# To do:
Every entry must be echoed exactly.

═════ Supplied records ═════

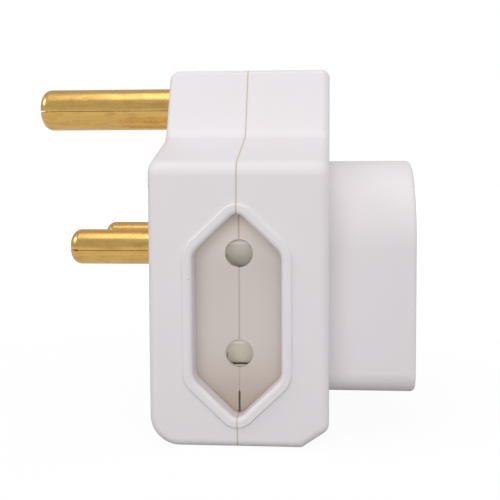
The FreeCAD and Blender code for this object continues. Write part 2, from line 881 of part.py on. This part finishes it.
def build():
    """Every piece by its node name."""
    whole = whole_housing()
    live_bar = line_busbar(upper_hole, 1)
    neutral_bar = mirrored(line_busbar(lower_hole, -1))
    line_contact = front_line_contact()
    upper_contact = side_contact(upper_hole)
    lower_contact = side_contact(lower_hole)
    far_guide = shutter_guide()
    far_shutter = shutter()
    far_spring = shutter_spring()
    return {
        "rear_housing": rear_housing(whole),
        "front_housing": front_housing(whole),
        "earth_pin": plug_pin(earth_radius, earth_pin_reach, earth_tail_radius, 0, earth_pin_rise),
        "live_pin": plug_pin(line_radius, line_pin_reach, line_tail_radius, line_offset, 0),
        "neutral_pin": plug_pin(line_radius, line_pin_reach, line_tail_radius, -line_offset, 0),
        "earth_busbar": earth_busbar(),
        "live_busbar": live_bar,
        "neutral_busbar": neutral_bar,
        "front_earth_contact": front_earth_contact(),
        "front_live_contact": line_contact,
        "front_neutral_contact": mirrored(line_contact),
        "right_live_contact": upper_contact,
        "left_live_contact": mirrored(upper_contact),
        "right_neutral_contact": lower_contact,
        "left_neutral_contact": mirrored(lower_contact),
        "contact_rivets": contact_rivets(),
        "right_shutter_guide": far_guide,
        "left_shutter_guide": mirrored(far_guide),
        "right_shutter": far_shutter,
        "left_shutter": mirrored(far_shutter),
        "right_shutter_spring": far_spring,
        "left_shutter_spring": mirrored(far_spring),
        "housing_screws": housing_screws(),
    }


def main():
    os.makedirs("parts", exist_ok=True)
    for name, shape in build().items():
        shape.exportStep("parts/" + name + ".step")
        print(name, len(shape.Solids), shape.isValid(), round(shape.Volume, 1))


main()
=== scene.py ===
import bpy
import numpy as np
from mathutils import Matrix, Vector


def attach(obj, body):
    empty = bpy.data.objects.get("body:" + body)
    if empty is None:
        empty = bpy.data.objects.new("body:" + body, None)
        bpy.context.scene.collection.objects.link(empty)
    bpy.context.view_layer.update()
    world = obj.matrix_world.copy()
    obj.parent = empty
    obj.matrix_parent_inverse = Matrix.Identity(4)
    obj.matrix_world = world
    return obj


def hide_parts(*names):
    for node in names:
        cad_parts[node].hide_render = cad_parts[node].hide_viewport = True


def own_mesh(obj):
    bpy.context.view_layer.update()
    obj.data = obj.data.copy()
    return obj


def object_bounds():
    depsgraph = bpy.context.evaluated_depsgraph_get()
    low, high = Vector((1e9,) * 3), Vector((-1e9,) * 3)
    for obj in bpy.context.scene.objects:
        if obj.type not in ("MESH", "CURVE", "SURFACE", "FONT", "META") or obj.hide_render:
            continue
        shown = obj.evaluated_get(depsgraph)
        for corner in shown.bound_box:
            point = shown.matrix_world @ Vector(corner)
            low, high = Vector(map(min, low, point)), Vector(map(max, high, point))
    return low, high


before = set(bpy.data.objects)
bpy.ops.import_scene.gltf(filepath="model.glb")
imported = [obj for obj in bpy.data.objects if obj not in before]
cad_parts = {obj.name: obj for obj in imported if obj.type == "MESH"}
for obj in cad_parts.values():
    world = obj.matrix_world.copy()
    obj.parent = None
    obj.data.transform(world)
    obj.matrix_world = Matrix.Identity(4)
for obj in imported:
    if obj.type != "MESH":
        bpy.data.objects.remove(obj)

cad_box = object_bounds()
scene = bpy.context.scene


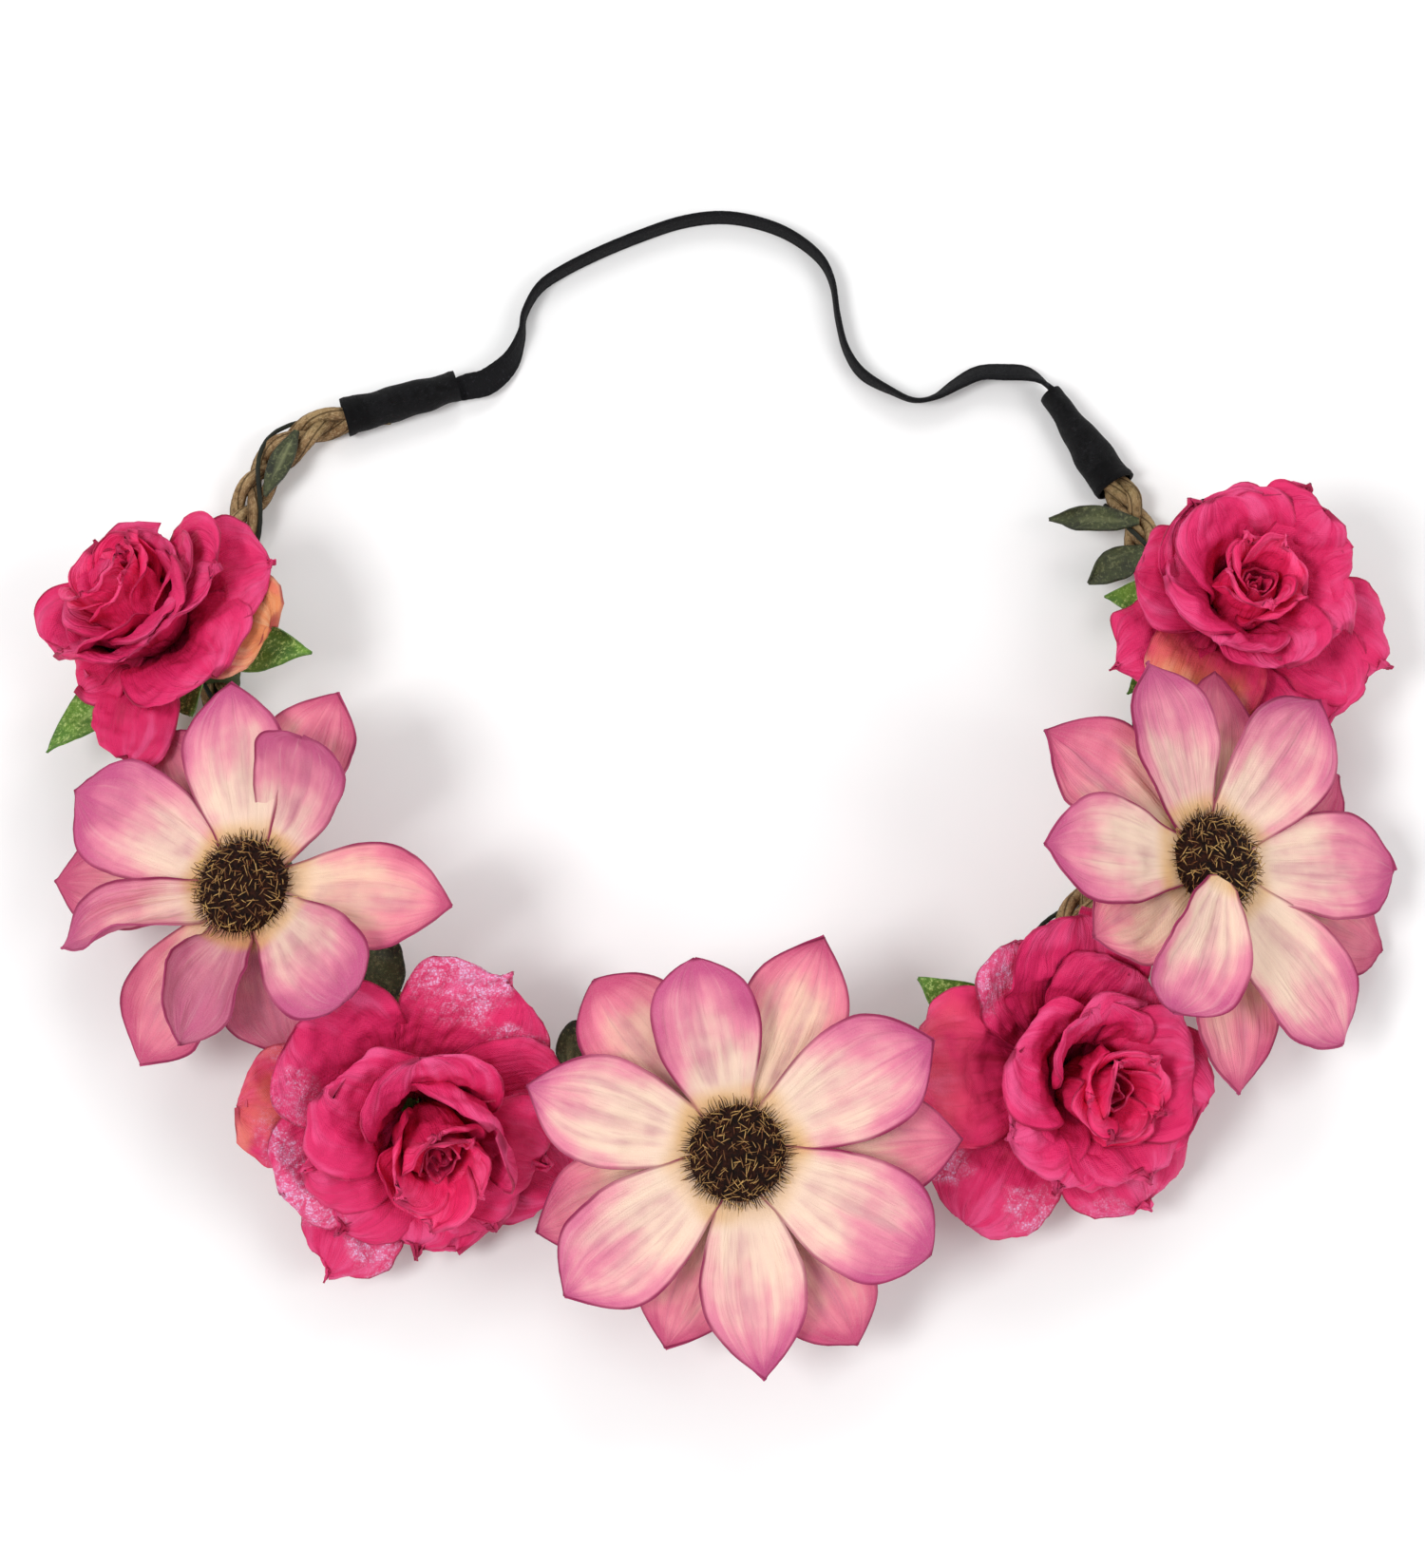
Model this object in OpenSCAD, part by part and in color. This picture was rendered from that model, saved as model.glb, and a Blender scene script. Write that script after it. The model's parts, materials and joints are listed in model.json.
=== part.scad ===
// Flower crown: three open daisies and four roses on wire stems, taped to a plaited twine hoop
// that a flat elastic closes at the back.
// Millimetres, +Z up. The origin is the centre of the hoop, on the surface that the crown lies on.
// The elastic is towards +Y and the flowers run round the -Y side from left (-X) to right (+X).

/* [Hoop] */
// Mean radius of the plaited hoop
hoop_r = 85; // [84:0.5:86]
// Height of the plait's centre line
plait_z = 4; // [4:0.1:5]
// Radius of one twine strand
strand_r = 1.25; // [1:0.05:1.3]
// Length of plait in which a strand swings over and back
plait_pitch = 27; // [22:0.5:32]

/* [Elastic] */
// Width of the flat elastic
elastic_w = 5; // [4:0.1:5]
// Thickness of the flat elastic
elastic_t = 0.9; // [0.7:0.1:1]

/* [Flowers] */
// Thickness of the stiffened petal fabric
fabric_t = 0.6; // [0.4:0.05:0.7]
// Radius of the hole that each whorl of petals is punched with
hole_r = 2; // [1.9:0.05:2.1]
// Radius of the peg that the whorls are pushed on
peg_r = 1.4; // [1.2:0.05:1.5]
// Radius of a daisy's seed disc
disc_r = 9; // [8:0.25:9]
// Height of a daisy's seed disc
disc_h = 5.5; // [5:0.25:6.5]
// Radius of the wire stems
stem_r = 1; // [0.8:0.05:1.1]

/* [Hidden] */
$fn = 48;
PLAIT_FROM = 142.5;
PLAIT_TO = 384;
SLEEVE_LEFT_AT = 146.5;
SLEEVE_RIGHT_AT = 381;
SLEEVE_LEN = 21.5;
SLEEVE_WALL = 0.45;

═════

# Reply to the exercise:
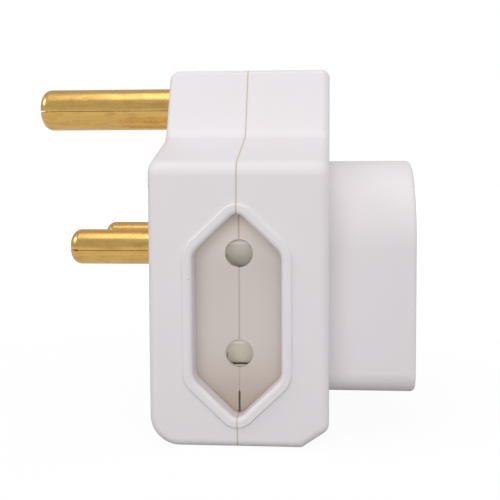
The FreeCAD and Blender code for this object continues. Write part 2, from line 881 of part.py on. This part finishes it.
def build():
    """Every piece by its node name."""
    whole = whole_housing()
    live_bar = line_busbar(upper_hole, 1)
    neutral_bar = mirrored(line_busbar(lower_hole, -1))
    line_contact = front_line_contact()
    upper_contact = side_contact(upper_hole)
    lower_contact = side_contact(lower_hole)
    far_guide = shutter_guide()
    far_shutter = shutter()
    far_spring = shutter_spring()
    return {
        "rear_housing": rear_housing(whole),
        "front_housing": front_housing(whole),
        "earth_pin": plug_pin(earth_radius, earth_pin_reach, earth_tail_radius, 0, earth_pin_rise),
        "live_pin": plug_pin(line_radius, line_pin_reach, line_tail_radius, line_offset, 0),
        "neutral_pin": plug_pin(line_radius, line_pin_reach, line_tail_radius, -line_offset, 0),
        "earth_busbar": earth_busbar(),
        "live_busbar": live_bar,
        "neutral_busbar": neutral_bar,
        "front_earth_contact": front_earth_contact(),
        "front_live_contact": line_contact,
        "front_neutral_contact": mirrored(line_contact),
        "right_live_contact": upper_contact,
        "left_live_contact": mirrored(upper_contact),
        "right_neutral_contact": lower_contact,
        "left_neutral_contact": mirrored(lower_contact),
        "contact_rivets": contact_rivets(),
        "right_shutter_guide": far_guide,
        "left_shutter_guide": mirrored(far_guide),
        "right_shutter": far_shutter,
        "left_shutter": mirrored(far_shutter),
        "right_shutter_spring": far_spring,
        "left_shutter_spring": mirrored(far_spring),
        "housing_screws": housing_screws(),
    }


def main():
    os.makedirs("parts", exist_ok=True)
    for name, shape in build().items():
        shape.exportStep("parts/" + name + ".step")
        print(name, len(shape.Solids), shape.isValid(), round(shape.Volume, 1))


main()
=== scene.py ===
import bpy
import numpy as np
from mathutils import Matrix, Vector


def attach(obj, body):
    empty = bpy.data.objects.get("body:" + body)
    if empty is None:
        empty = bpy.data.objects.new("body:" + body, None)
        bpy.context.scene.collection.objects.link(empty)
    bpy.context.view_layer.update()
    world = obj.matrix_world.copy()
    obj.parent = empty
    obj.matrix_parent_inverse = Matrix.Identity(4)
    obj.matrix_world = world
    return obj


def hide_parts(*names):
    for node in names:
        cad_parts[node].hide_render = cad_parts[node].hide_viewport = True


def own_mesh(obj):
    bpy.context.view_layer.update()
    obj.data = obj.data.copy()
    return obj


def object_bounds():
    depsgraph = bpy.context.evaluated_depsgraph_get()
    low, high = Vector((1e9,) * 3), Vector((-1e9,) * 3)
    for obj in bpy.context.scene.objects:
        if obj.type not in ("MESH", "CURVE", "SURFACE", "FONT", "META") or obj.hide_render:
            continue
        shown = obj.evaluated_get(depsgraph)
        for corner in shown.bound_box:
            point = shown.matrix_world @ Vector(corner)
            low, high = Vector(map(min, low, point)), Vector(map(max, high, point))
    return low, high


before = set(bpy.data.objects)
bpy.ops.import_scene.gltf(filepath="model.glb")
imported = [obj for obj in bpy.data.objects if obj not in before]
cad_parts = {obj.name: obj for obj in imported if obj.type == "MESH"}
for obj in cad_parts.values():
    world = obj.matrix_world.copy()
    obj.parent = None
    obj.data.transform(world)
    obj.matrix_world = Matrix.Identity(4)
for obj in imported:
    if obj.type != "MESH":
        bpy.data.objects.remove(obj)

cad_box = object_bounds()
scene = bpy.context.scene


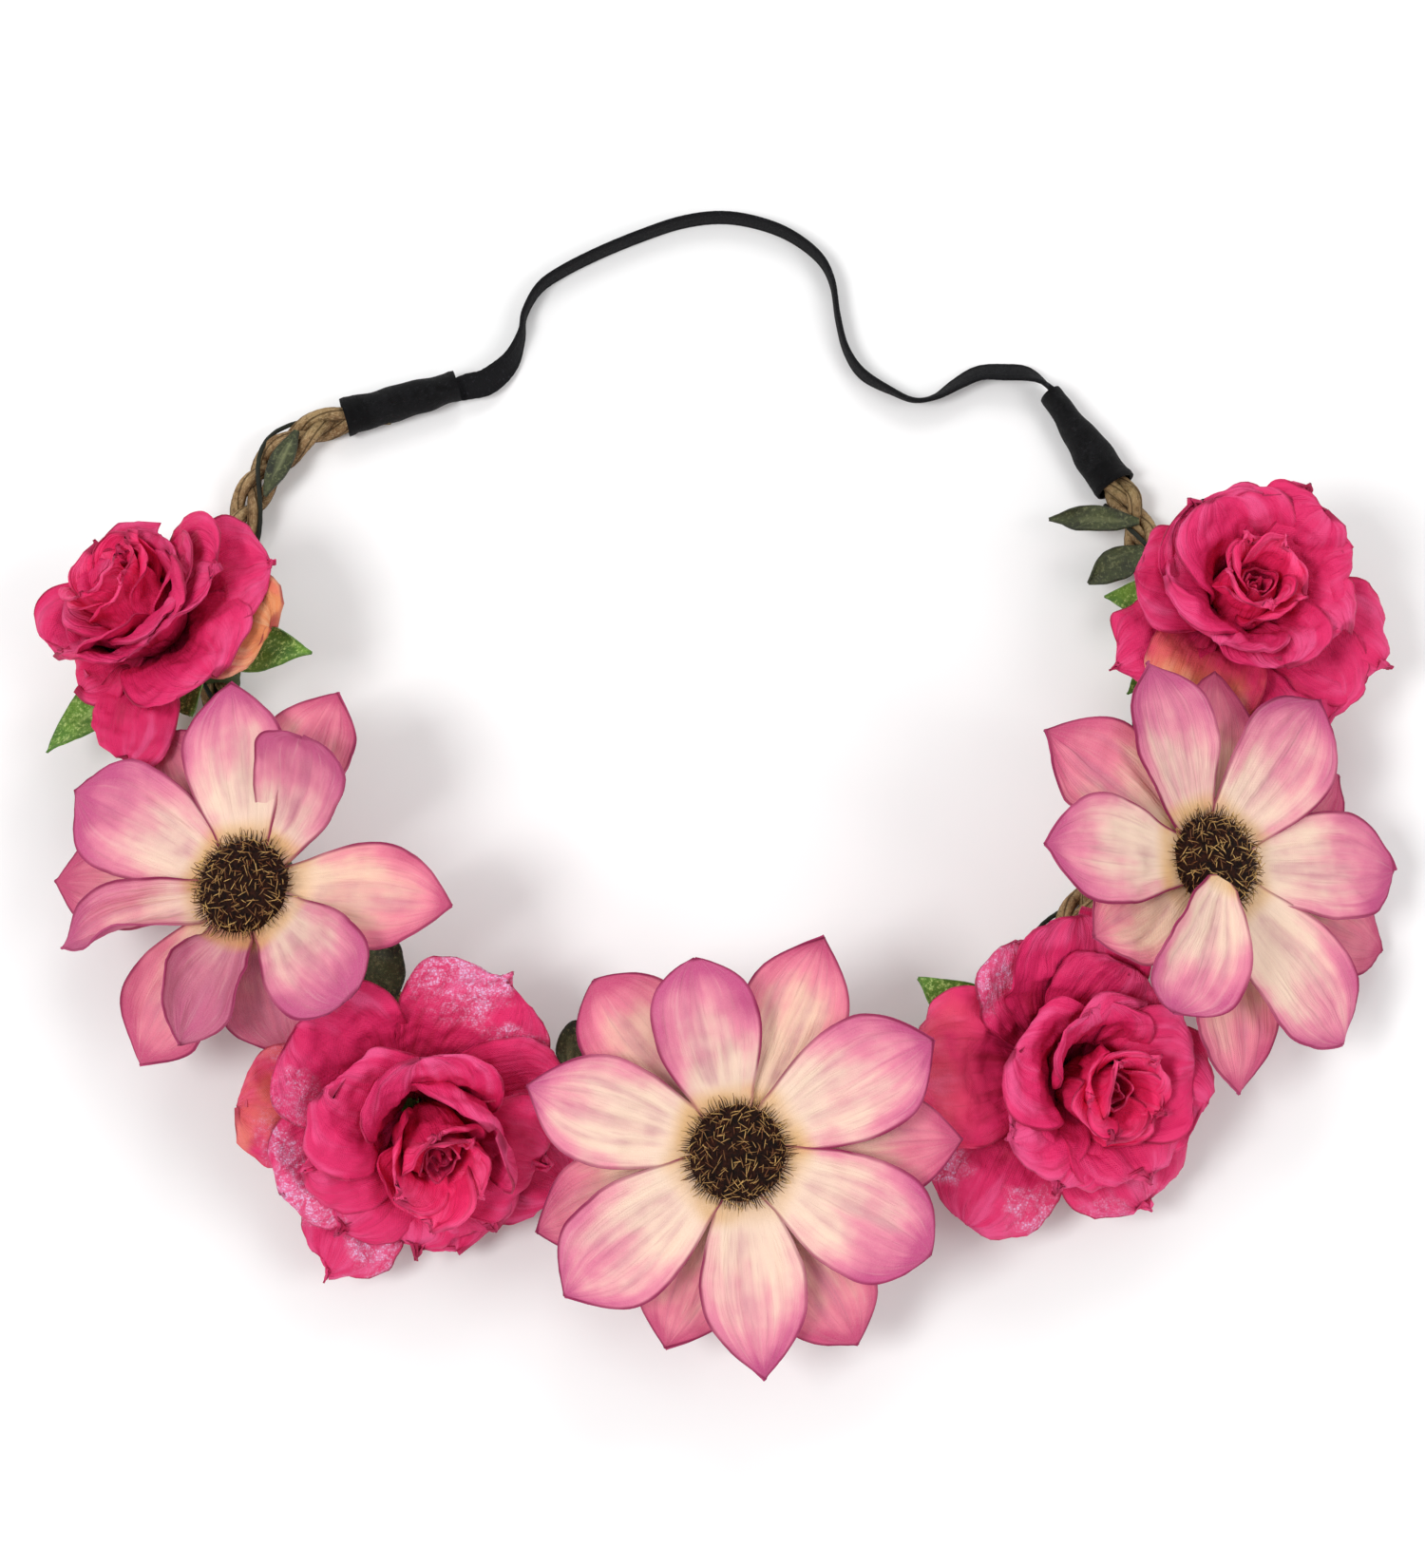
Model this object in OpenSCAD, part by part and in color. This picture was rendered from that model, saved as model.glb, and a Blender scene script. Write that script after it. The model's parts, materials and joints are listed in model.json.
=== part.scad ===
// Flower crown: three open daisies and four roses on wire stems, taped to a plaited twine hoop
// that a flat elastic closes at the back.
// Millimetres, +Z up. The origin is the centre of the hoop, on the surface that the crown lies on.
// The elastic is towards +Y and the flowers run round the -Y side from left (-X) to right (+X).

/* [Hoop] */
// Mean radius of the plaited hoop
hoop_r = 85; // [84:0.5:86]
// Height of the plait's centre line
plait_z = 4; // [4:0.1:5]
// Radius of one twine strand
strand_r = 1.25; // [1:0.05:1.3]
// Length of plait in which a strand swings over and back
plait_pitch = 27; // [22:0.5:32]

/* [Elastic] */
// Width of the flat elastic
elastic_w = 5; // [4:0.1:5]
// Thickness of the flat elastic
elastic_t = 0.9; // [0.7:0.1:1]

/* [Flowers] */
// Thickness of the stiffened petal fabric
fabric_t = 0.6; // [0.4:0.05:0.7]
// Radius of the hole that each whorl of petals is punched with
hole_r = 2; // [1.9:0.05:2.1]
// Radius of the peg that the whorls are pushed on
peg_r = 1.4; // [1.2:0.05:1.5]
// Radius of a daisy's seed disc
disc_r = 9; // [8:0.25:9]
// Height of a daisy's seed disc
disc_h = 5.5; // [5:0.25:6.5]
// Radius of the wire stems
stem_r = 1; // [0.8:0.05:1.1]

/* [Hidden] */
$fn = 48;
PLAIT_FROM = 142.5;
PLAIT_TO = 384;
SLEEVE_LEFT_AT = 146.5;
SLEEVE_RIGHT_AT = 381;
SLEEVE_LEN = 21.5;
SLEEVE_WALL = 0.45;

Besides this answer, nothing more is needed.